NVIDIA gaming graphics cards are now in the spotlight after researchers demonstrated that the long-running “Rowhammer” vulnerability can be adapted to target GDDR memory, the type of VRAM used across modern GPUs. Rowhammer has been around for more than a decade and is best known as a hardware-level attack technique that abuses electrical interference to induce memory bit flips. Until recently, it was mainly discussed in the context of system memory like DDR RAM. The new development is that similar techniques can be used against GPU memory, potentially expanding the risk surface for PCs that rely heavily on graphics hardware.
What makes this research attention-grabbing for PC gamers and GPU-powered workstations is the claim that Rowhammer-style manipulation can corrupt GPU page tables. In practical terms, that can allow code running without elevated privileges (such as an unprivileged CUDA workload) to gain broader read and write access inside GPU memory. From there, researchers describe the possibility of chaining the attack further by taking advantage of additional memory-safety weaknesses in the graphics driver, potentially escalating from GPU-level access to CPU-side compromise. In the worst-case scenario described, the end result could be a full system takeover with root-level control.
Testing cited in the report suggests that NVIDIA’s Ampere generation is among the affected targets, including consumer hardware such as the GeForce RTX 3060 and professional workstation products like the RTX A6000. That said, it’s important to keep the real-world risk in perspective. These attacks are complex, require careful conditions to work reliably, and there has not been a wave of consumer-focused incidents using GPU-based Rowhammer techniques to steal data or compromise gaming PCs.
Where this kind of vulnerability becomes more concerning is in shared, high-value environments—especially enterprise and cloud deployments that run GPU-accelerated workloads for AI, rendering, or compute tasks. In theory, if an attacker can run code on the same physical GPU infrastructure as other users, a successful Rowhammer-style approach could create an opportunity for cross-tenant impact depending on configuration, isolation controls, and whether the attack chain can be completed.

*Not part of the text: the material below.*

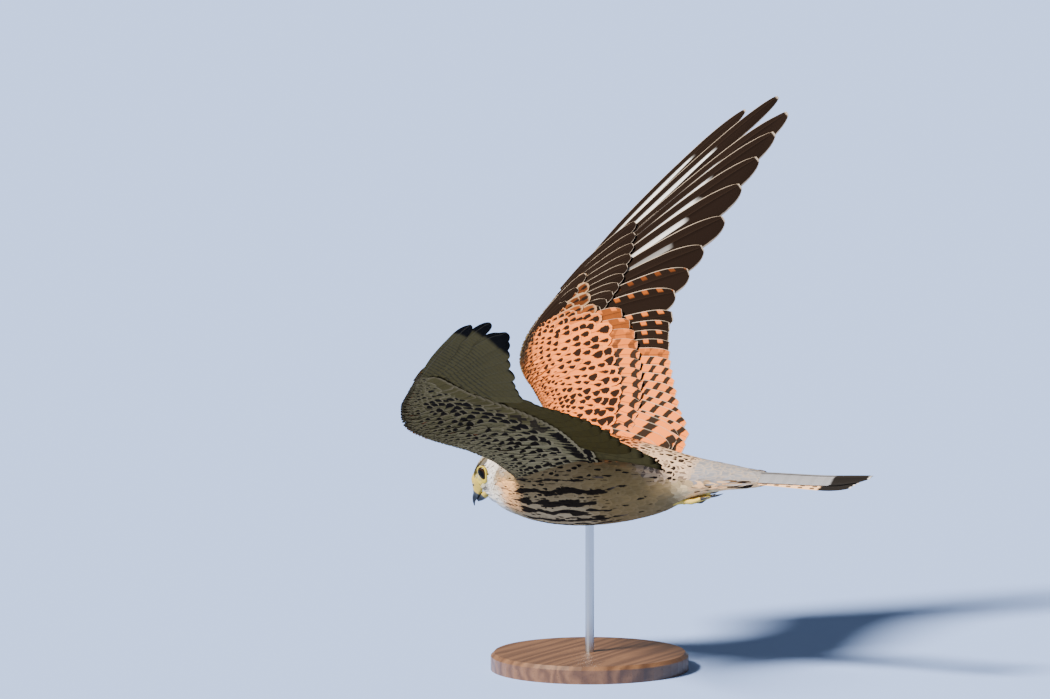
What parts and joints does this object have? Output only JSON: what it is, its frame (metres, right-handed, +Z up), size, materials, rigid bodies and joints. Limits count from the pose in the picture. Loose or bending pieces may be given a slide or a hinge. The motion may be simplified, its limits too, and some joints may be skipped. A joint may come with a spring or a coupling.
{
  "type": "common kestrel model",
  "caption": "Life-size common kestrel in flight with raised wings and closed tail, head turned and looking down, held on a rod over a flat round base.",
  "frame": {"origin": "centre of the underside of the stand's base", "axes": "+Z up; the bird faces -Y and has its left side towards +X, before it is banked"},
  "size_m": [0.4447, 0.3117, 0.3805],
  "materials": {
    "body_plumage": "matt buff feathers with dark brown streaks along the body",
    "head_plumage": "matt grey-buff feathers, finely streaked, with a pale cheek and a dark line below the eye",
    "wing_plumage": "chestnut coverts with black spots above, dark brown flight feathers with pale edges, buff-grey with dark bars below",
    "tail_plumage": "grey feathers with buff edges, a black band and a pale tip",
    "bill": "smooth dark horn with a yellow, waxy base",
    "eye": "wet, very dark brown",
    "foot_skin": "yellow scaly skin, satin",
    "claw": "black horn, satin",
    "stand_wood": "dark stained hardwood, satin varnish",
    "stand_steel": "brushed along its length"
  },
  "bodies": {
    "root": {"torso": "body_plumage", "neck": "body_plumage", "head": "head_plumage", "bill_upper": "bill", "bill_lower": "bill", "eye_left": "eye", "eye_right": "eye", "wing_left_arm": "wing_plumage", "wing_left_hand": "wing_plumage", "wing_right_arm": "wing_plumage", "wing_right_hand": "wing_plumage", "tail": "tail_plumage", "leg_left": "foot_skin", "leg_right": "foot_skin", "claw_left_1": "claw", "claw_left_2": "claw", "claw_left_3": "claw", "claw_left_4": "claw", "claw_right_1": "claw", "claw_right_2": "claw", "claw_right_3": "claw", "claw_right_4": "claw", "stand_base": "stand_wood", "stand_rod": "stand_steel"}
  },
  "joints": []
}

If the core thesis holds—that Rowhammer can be applied to GDDR VRAM—then the potential scope is broad, because GDDR memory is foundational to virtually all mainstream gaming GPUs. At the same time, because this hasn’t historically been a widely exploited path on consumer graphics cards, it’s difficult to quantify how many everyday users are meaningfully at risk today. For most gamers, this is a reminder that hardware security issues don’t stop at the CPU and RAM—and that GPU memory, drivers, and compute features can also play a role in the system’s overall security posture.